- Citizenship: United States
- Occupations: Choreographer, dance teacher
- Years active: 1978–
- Career
- Former groups: Joffrey Ballet; National Ballet of Canada; Dallas Ballet; Frankfurt Ballet;
- Dances: Ballet; contemporary dance; dance improvisation;
- Website: douglasbecker.be

= Douglas Becker =

American dancer

Douglas Becker is a choreographer and dance teacher from the United States, who works in ballet, contemporary dance, and dance improvisation. A founding member and principal dancer of the Frankfurt Ballet under the direction of choreographer William Forsythe, he was involved in the development of many of Forsythe's early signature pieces and is one of only a few people with the authority to remount his repertory.

==Early career==
A native of Dallas, Texas, Becker began his ballet training in Texas under Nathalia Krassovska and Stanley Hall, and continued in New York City with David Howard, Maggie Black and Marjorie Mussman. In 1978, he joined the Joffrey Ballet and worked with choreographers including Agnes de Mille, Choo San Goh and Jerome Robbins, after which he joined the National Ballet of Canada under the direction of Alexander Grant. He toured extensively with the company, performing with guest artists Rudolf Nureyev and Erik Bruhn. Joining the Dallas Ballet under Danish choreographer Flemming Flindt, Becker was then invited by William Forsythe to join the Frankfurt Ballet.

==Frankfurt Ballet==
As a founding member and principal dancer of the Frankfurt Ballet, under Forsythe's direction, Becker was involved in the development of many of Forsythe's early signature pieces and is one of only a few people with the authority to remount his repertory. While in the Frankfurt Ballet, Becker appeared in many works created by Forsythe, including: LDC, Artifact (I, II, III, IV), France/Dance, Steptext, Behind The China Dogs, Big White Baby Dog, Die Befragung des Robert Scott, Enemy in the Figure, Herman Schmerman, Impressing the Czar, In the Middle Somewhat Elevated, Isabelle's Dance, Limbs Theorem, Love Songs, New Sleep, Same Old Story, Say Bye Bye, Skinny, Slingerland, Steptext, The Loss of Small Detail, The Second Detail, and The Vile Parody of Address. Of these works, he has since reconstructed Steptext, Artifact II, New Sleep Full length and pas de deux, The Vile Parody of Address, and Die Befragung des Robert Scott.

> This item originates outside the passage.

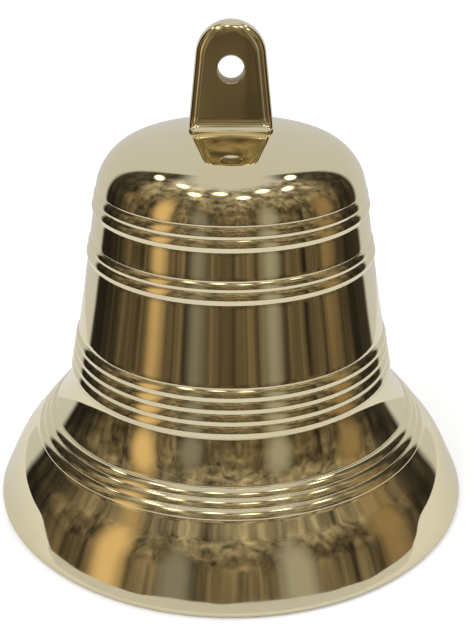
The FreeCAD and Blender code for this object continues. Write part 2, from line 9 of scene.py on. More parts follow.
import bmesh
import bpy
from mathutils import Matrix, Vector

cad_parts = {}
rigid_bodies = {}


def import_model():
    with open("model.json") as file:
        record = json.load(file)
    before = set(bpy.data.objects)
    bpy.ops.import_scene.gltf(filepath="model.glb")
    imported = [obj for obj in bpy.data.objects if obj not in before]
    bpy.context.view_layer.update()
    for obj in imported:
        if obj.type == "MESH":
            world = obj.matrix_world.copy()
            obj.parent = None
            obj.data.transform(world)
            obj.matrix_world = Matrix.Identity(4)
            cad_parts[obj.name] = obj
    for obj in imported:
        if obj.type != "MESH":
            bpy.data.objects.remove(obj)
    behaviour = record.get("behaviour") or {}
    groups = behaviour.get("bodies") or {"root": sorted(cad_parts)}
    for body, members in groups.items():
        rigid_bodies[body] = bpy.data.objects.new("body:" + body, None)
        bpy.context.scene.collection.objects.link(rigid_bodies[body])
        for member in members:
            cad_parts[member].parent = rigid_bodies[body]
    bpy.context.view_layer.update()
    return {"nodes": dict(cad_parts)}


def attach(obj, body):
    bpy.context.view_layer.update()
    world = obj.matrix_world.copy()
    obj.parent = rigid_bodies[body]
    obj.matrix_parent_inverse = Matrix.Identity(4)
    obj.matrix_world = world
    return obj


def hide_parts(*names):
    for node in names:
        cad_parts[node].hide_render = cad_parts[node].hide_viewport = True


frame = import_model()
scene = bpy.context.scene
MM = 0.001

# ---- sizes of the casting, in millimetres and degrees, as the CAD has them -------

MOUTH_RADIUS = 152.5
RIM_ROUND = 3.0
RIM_LEAN = 25.0
LIP_MIDDLE = (24.0, 25.5)      # height, lean of the wall there
LIP_TOP_HEIGHT = 40.0
FLARE_LEAN = 41.0
FLARE_BAND_HEIGHT = 47.4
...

At Frankfurt he also worked with Amanda Miller, Stephen Petronio, Susan Marshall and Jan Fabre.

==Choreography==

Becker has received choreography commissions from Belgium's Royal Flemish Theatre, Switzerland's Grand Théâtre de Genève, and France's CCN Ballet de Lorraine. His improvisation installation, "The Third Eye" was constructed for the Musée de Grenoble. As a Flemish Government Arts Commission grant recipient, Becker directed and performed in the stage work, Brutal Elves in the Woods, for Brussels' arts laboratory Nadine. Becker has worked as guest faculty at P.A.R.T.S. School Brussels, the National Conservatories of Paris and Lyon, New York University, and the University of California, Irvine among others. Between 2007 and 2011, Becker founded and curated the Hollins University/American Dance Festival Masters of Fine Arts international extended studies program, under the direction of Donna Faye Burchfield. In 2011/12 Douglas Becker became artist-in-residence/Professor adjoint at the University of the Arts In 2012/13 Becker was artist-in-residence at the University of North Carolina School of the Arts.

Becker's own choreography has been described as "innovative and energetic, very graphic and with purity of movement" by Swiss newspaper 24 Heures, and praised for its "delicate, intricate partnering and fleet movements" by The New York Times.